Commercial Observer caught up with Faisal Ashraf, Lotus Capital’s founder and managing partner, at the CREFC conference in Miami to learn more about the launch.
How has the conference been for you?
I’ve never seen so many happy people in my life. I found bullish sentiments all around. The only bit of frustration I found, which is a little ironic, is that people can’t get their money out fast enough.
Lotus Capital just launched a loan sale and distribution business. Talk us through why it’s the right time to launch a platform such as this.

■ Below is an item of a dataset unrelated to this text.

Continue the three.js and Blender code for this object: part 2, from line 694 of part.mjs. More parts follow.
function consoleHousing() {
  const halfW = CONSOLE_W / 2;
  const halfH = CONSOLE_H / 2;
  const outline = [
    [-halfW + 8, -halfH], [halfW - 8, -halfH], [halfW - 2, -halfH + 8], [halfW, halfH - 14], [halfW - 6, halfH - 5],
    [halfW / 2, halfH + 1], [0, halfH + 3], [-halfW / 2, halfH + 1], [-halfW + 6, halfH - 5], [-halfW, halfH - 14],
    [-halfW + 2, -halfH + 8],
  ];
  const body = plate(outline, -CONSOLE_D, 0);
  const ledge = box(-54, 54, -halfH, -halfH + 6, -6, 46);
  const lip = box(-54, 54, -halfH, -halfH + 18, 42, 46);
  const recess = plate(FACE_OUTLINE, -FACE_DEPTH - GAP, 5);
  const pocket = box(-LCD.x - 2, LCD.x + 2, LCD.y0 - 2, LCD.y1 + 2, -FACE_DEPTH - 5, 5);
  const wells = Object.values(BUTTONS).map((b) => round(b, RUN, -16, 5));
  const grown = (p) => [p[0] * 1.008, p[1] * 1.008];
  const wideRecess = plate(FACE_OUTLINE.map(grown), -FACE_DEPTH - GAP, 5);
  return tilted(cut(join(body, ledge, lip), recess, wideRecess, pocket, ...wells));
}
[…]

There’s a myth that loan sale advisory is a only a countercyclical business that is needed in a downturn. We believe that there’s abundant opportunity to address the capital needs of investors generally in the whole loan format or within their current capital structures. Additionally, we characterize ourselves as the only outsourced capital markets desk in the business, which means that existing lenders can outsource, for example, the A-note distribution of their portfolios so that they can leverage yield. As you know, a big part of debt funds’ strategies is to sell off their A-notes.
So, this is a business that has little to do with a downturn but rather the existing need that investors have today and it just so happens that there’s nobody else providing it. As an example of capital structure distribution and just to test the thesis, I sold $150 million in mezz on behalf of a CMBS dealer recently. This is a very technical process, it involves negotiating inter-creditor agreements and we have to leave a certain amount of spread so that someone can still have a solid CMBS execution.
What’s the primary benefit in outsourcing the distribution?
While the biggest firms will likely continue to do things internally, not every firm has large or dedicated capital markets capability. I think that, generally speaking, a firm may use our services because they believe we carry different/deeper relationships in the capital markets, or because we have creative methods of structuring that will save them time and money. For example, we may have 5 new ideas on how to get that paper sold in the Middle East or Far East. In that regard we become an outsourced capital markets private-placement desk.
The proof point in the Allergan deal [Lotus arranged a $115 million 10-year, fixed-rate CMBS financing for Lincoln Equities Group for the new Allergan U.S. headquarters in Madison, N.J.] was that we sourced $70 million of mezzanine of which $50 million was from an investor who had never invested in the U.S. We have a series of relationships that are off-market and allow us to present some interesting solutions. We’re not the silver bullet by any means, but we can give you capital markets expertise, strong distribution and potentially attract the off-market bids from years spent running distribution desks on Wall Street. The upside to this is it allows lenders to focus on their day jobs instead of spending time doing what we do.
Where do you see Lotus Capital going from here?
My goal is for Lotus to be seen as a preeminent real estate investment banking firm—that doesn’t mean that we’ll be the biggest firm in the world, it means that people think about our firm as offering high-touch solutions with regard to intermediating capital and over time we’ll add other dimensions to the business. For now I’m pleased we are the fastest growing firm of our kind in the country –zero to $1billion in our first full year. The deals we’ve done and pace we have kept aren’t for the faint of heart.
What do you expect to see in the industry in 2018?
I see more bullishness. Like every year I expect some hiccups, but the market did a good job of shaking those hiccups off in 2017. With regard to sector-specific expectations, I do believe this will be the year that the retail sector is dealt with a little more thoroughly. I think certain investors will say, “Ok, we understand now what the have and have-nots are, and we will scale down part of our retail portfolio.” And that’s a great opportunity for Lotus to help them address that need and distribute some of that paper.